Decyclic 3-connected cubic graphs
Roman Nedela

Abstract

A set of vertices of a graph G is said to be decycling if its removal 
leaves an acyclic subgraph. The size of a smallest decycling set is the 
decycling number of G. Generally, at least ceil((n + 2)/4) vertices have to 
be removed in order to decycle a cubic graph on n vertices. In 1979, 
Payan and Sakarovitch proved that the decycling number of a cyclically 
4-edge-connected cubic graph of order n equals ceil((n + 2)/4). In addition, 
they characterised the structure of minimum decycling sets and their 
complements.

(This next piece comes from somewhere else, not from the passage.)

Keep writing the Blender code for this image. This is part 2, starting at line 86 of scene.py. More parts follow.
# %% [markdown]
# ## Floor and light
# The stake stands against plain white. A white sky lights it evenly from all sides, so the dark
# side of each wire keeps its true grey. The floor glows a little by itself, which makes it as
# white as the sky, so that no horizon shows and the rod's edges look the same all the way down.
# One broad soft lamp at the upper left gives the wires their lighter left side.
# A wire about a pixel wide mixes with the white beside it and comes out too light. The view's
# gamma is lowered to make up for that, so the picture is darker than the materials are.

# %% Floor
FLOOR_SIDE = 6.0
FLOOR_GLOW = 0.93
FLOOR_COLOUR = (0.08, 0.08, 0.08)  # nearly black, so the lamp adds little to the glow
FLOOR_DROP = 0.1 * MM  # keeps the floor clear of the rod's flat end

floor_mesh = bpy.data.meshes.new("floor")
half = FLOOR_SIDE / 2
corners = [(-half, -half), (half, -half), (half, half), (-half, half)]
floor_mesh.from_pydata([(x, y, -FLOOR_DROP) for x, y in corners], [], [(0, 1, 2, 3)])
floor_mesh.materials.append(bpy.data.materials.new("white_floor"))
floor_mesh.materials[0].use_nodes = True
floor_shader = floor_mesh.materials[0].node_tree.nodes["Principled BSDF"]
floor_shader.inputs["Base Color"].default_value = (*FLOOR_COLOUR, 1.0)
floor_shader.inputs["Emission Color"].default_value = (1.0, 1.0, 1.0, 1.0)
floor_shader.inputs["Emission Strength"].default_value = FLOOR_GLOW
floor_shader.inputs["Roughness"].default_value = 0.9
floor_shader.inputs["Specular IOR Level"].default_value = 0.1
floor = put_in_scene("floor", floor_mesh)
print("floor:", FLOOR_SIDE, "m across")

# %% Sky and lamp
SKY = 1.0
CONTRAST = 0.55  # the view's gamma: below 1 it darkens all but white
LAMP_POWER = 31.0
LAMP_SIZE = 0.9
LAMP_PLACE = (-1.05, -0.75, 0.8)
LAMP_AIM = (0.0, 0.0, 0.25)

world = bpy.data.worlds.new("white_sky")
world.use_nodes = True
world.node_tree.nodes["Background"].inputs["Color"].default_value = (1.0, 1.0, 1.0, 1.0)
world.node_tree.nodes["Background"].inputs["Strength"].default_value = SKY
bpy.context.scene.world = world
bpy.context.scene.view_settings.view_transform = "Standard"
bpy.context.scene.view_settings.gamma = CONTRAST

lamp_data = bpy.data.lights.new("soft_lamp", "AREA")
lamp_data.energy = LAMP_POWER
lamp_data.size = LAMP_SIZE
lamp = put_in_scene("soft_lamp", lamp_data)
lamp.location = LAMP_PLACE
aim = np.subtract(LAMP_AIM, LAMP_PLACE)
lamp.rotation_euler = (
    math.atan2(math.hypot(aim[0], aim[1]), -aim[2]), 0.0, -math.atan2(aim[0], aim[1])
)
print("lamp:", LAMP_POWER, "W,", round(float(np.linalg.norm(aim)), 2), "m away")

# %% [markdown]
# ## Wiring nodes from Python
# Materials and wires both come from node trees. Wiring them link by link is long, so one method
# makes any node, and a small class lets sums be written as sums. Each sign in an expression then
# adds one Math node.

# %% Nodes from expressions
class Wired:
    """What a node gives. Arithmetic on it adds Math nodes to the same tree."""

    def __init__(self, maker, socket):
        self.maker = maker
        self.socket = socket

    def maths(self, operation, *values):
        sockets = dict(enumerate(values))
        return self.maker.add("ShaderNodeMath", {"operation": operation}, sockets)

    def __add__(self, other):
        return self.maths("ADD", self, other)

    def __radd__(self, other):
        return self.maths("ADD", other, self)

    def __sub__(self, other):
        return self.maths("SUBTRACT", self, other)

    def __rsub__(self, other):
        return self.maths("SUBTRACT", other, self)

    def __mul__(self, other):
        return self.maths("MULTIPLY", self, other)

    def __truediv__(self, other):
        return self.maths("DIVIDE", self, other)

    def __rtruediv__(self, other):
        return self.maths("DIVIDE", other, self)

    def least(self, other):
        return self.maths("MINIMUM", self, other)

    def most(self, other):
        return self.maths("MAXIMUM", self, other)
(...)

If n = 2 (mod 4), then G has a decycling set which is 
independent and its complement induces a tree. If n = 0 (mod 4), then 
one of two possibilities occurs: either G has an independent decycling 
set whose complement induces a forest of two trees, or the decycling set 
is near-independent (which means that it induces a single edge) and its 
complement induces a tree. We strengthen the result of Payan and 
Sakarovitch by proving that the latter possibility (a near-independent 
set and a tree) can always be guaranteed. Moreover, we relax the 
assumption of cyclic 4-edge-connectivity to significantly weaker odd 
cyclic 3-edge-connectivity. We also discuss a somewhat surprising 
relationship between the decycling number and the maximum genus of a 
cubic graph, which is in the background of most of our present results.

Joint work with M. Seifrtova and M. Skoviera.